En medio, Europa: mucho discurso sobre “soberanía digital”, pero pocas fábricas, y una manía peligrosa de esperar a que otros decidan. Lo saben hasta en Villaconejos, famosa por sus melones: si renuncias a tus herramientas, acabas discutiendo si son galgos o podencos, mientras los demás se llevan el gato al agua.

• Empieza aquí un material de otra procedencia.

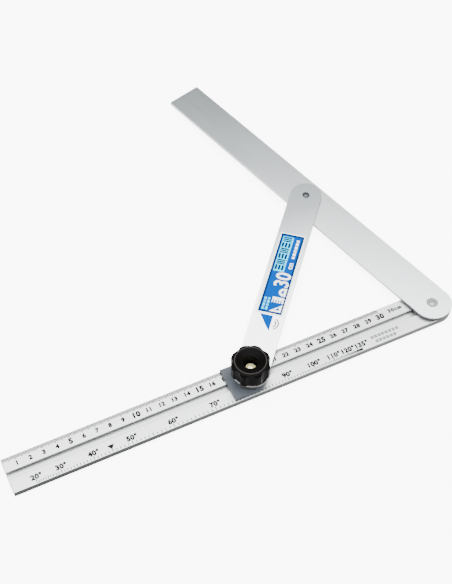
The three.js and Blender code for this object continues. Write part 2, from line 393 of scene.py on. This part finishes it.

El aspecto social tampoco es menor. La IA no es una “app” simpática: es una infraestructura que va a decidir productividad, empleos y salarios. Si China abarata su propia capacidad de cómputo y la extiende a toda su economía, empujará precios, ritmos y estándares. Y nosotros volveremos a reaccionar tarde, como ya avisamos en estas páginas: cuando los algoritmos “van al trabajo”, las personas van al paro, la única vacuna es política industrial, formación y reglas que sirvan a la gente, no que llenen comunicados.
La ironía final: cada prohibición diseñada para frenar a China ha sido un curso acelerado para que China aprenda a prescindir de quien prohíbe. Estados Unidos ha enseñado la lección de la dependencia y la sumisión; China ha tomado apuntes y está construyendo independencia. Nvidia seguirá siendo un gigante —nadie lo duda—, pero el partido ya no se juega solo en quién tiene el chip más potente, sino en quién controla el sistema entero.
Si Europa quiere dejar de aplaudir desde la grada, ya sabe lo que tiene que hacer. Y no, no es otra “estrategia” en PDF. Es fábrica, talento y presupuesto.